69. But the property was still under the deceased's name and the Plaintiff said, he will have the property transferred to his name some time in the future. All parties accepted that the Plaintiff had standing to issue the Writ of Summons based on the letter of administration, rent was charged at K 1,500.00 per month for the property, from the date of the original Writ of Summons of 21 May 1999 and that the First Defendant was entitled to claim K 58,810.00 from the Plaintiff, being the amount it paid to the bank under its guarantee for the loan.
70. What was his dispute was the rent for the period from 7 May 1991 to 21 May 1999 which the First Defendant had collected from the Second Defendant. In determining the question of who should receive the rent for that period, His Honour found that the deceased was the registered proprietor of the property and that meant that the property was part of the deceased's estate. In respect of the mortgage on the property, His Honour was of the view that since it was discharged, all rights and obligations under the mortgage were also discharged as at 7 May 1991.
71. Thus, the First Defendant's contention that it could exercise the rights of the mortgagee had no merits. According to His Honour, the relationship between the First Defendant and the deceased's estate at the time the mortgage was discharged was that of a creditor and the debtor. Therefore, the First Defendant as a creditor against the estate could only claim against the estate for K 58,810.00, but had no right to assume authority over the estate.
72. This is what His Honour said in passing in respect of section 44 of the WPA Act:
"The First Defendant had nonetheless assumed authority over the property when it leased it to the Second Defendant. A recourse open for the First Defendant to reclaim the money it paid to the bank under its loan guarantee was to submit its claim as a creditor to the Public Curator in whom the control of the property was initially vested...."

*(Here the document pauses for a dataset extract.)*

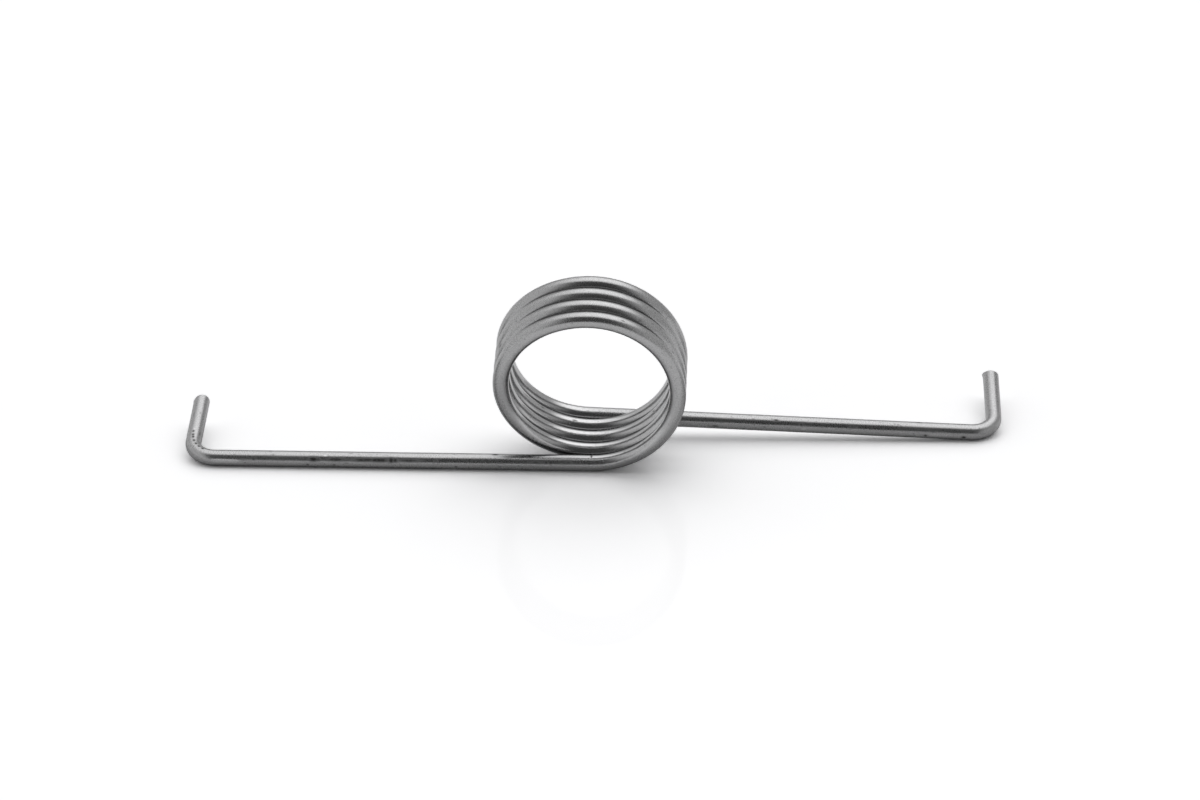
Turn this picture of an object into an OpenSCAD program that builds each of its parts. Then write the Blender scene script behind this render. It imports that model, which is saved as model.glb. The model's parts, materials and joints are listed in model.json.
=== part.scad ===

73. From this statement, I think what His Honour was intimating was that the administration of the estate of the deceased was vested in the Public Curator and the Public Curator is the right person to pay any debts of the deceased during that period where the Second Defendant was paying the rent to the First Defendant. But His Honour did not go further to say how and under what circumstances can the Public Curator exercise the power or authority once the property of a deceased is vested in him under section 44 of the WPA Act.

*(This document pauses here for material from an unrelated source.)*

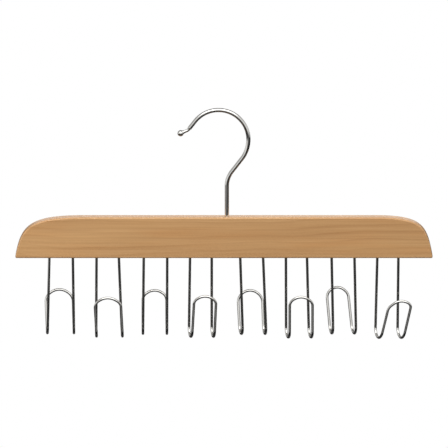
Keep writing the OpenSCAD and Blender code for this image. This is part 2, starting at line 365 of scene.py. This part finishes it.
def wood_material():
    m = Nodes("lacquered_wood")
    co = m.new("ShaderNodeTexCoord").outputs["Object"]
    # the board is cut from a large tree: long, nearly straight rings far from the heart
    warp = m.noise(m.mapped(co, (6, 22, 22), (1.7, 0, 0)), 1.0, 2, 0.5)
    warp2 = m.noise(m.mapped(co, (22, 90, 90), (3, 1, 7)), 1.0, 3, 0.55)
    sep = m.new("ShaderNodeSeparateXYZ")
    m.link(m.mapped(co, (1, 1, 1), (0, 0.045, 0.19), (0, math.radians(0.5), 0)), sep.inputs[0])
    d = m.math("SQRT", m.math("ADD", m.math("MULTIPLY", sep.outputs[1], sep.outputs[1]), m.math("MULTIPLY", sep.outputs[2], sep.outputs[2])))
    d = m.math("ADD", d, m.math("MULTIPLY", warp, 0.020))
    d = m.math("ADD", d, m.math("MULTIPLY", warp2, 0.0022))
    fr = m.math("FRACT", m.math("MULTIPLY", d, 1 / 0.0062))
    # late wood: a line that darkens slowly and ends sharply
    ring = m.math("MULTIPLY", m.remap(fr, 0.35, 0.93, 0, 1), m.remap(fr, 0.93, 1.0, 1, 0))
    ring = m.math("POWER", ring, 2.2)
    fr2 = m.math("FRACT", m.math("MULTIPLY", d, 1 / 0.0023))
    ring2 = m.math("MULTIPLY", m.remap(fr2, 0.3, 0.9, 0, 1), m.remap(fr2, 0.9, 1.0, 1, 0))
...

74. About two and a half years after the decision in Lindsay Inabi’s case (supra), the question of the power or authority of the Public Curator under section 44 of the WPA Act resurfaced and was once again briefly discussed in the case of Lepanding Singut -v- Kelly Kinamun & 5 Ors (2003) N2499 by Kandakasi J. In that case, in 1994, the Plaintiff (deceased) commenced this proceeding concerning a property located at Section 268 Allotment 43, Hohola, in the National Capital District. That property was a subject of a sale and or rental purchase.
75. The deceased claimed that the Second and Third Defendants breached a fiduciary duty owed to him by them and that was by a conspiracy to defraud him by the First Defendant. He therefore sought various orders including an account for profit allegedly made by the First, Second and Third Defendants from the sale and or purchase of the said property. He also sought a declaration that the First defendant is a constructive trustee, an order setting aside the relevant contract of sale and an order for damages.

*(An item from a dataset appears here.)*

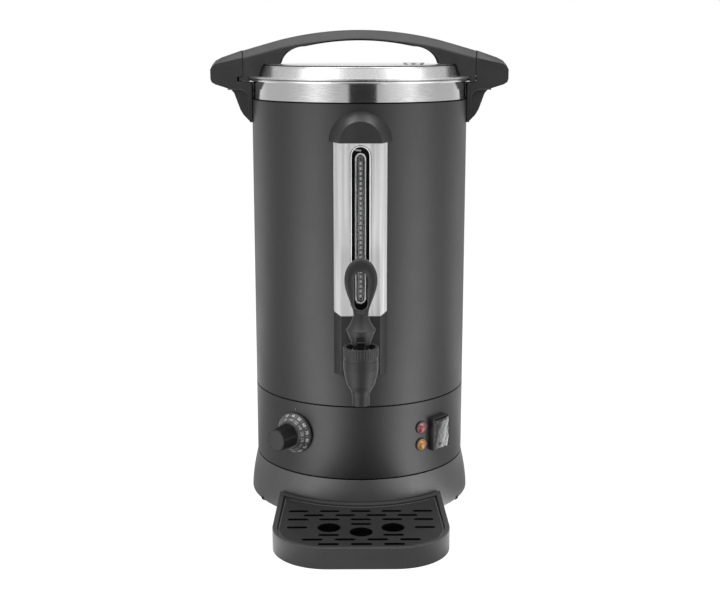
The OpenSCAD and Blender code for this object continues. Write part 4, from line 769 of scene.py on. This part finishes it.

76. The Court heard that almost 7 years later in the year 2001, the deceased passed away but the relatives of the deceased Plaintiff did notify the Court and the Defendants of his death. It was brought to the attention of the Court and the Defendants through the Public Curator when he (the Public Curator) was responding to an application by the Defendants to dismiss the proceeding for want of prosecution. Not only that, the Public Curator did not make his application for substitution of the deceased Plaintiff within the 3 months as required by Order 5, rule 10 of the National Court Rules. Also the Public Curator did not have any idea about the death of the deceased Plaintiff until the relatives of the deceased Plaintiff requested him on 30 July 2003 to apply to substitute the deceased Plaintiff.
77. Two of the three issues raised during the hearing of the application to dismiss the proceeding were:
1. Whether the Plaintiff’s cause of action had survived his death? and
2. If the cause of action survived then, was the Public Curator entitled to substitute the deceased Plaintiff?
78. His Honour found that the deceased Plaintiff died intestate but the causes of action based on fraud and breach of trust survived upon the death of the deceased Plaintiff. His Honour also held that the Public Curator had the capacity, a statutory right and power to apply for substitution of the deceased party under section 10 of the PC Act if the cause of action survives.
79. This is how His Honour reached this conclusion:
"The question then is, is the Public Curator the correct person or party to substitute the deceased? That is the subject of the second question. I therefore turn to that question now.
The Wills, Probate and Administration Act and the Public Curator Act govern the powers and functions of the Public Curator. Section 44 of the former provides for and vests in the Public Curator powers of administration in these terms:
"44. Initial vesting in Public Curator.
Until probate or administration is granted, the property of a deceased person vests in the Public Curator, in the same manner and to the same extent as formerly personal estate in England vested in the Ordinary."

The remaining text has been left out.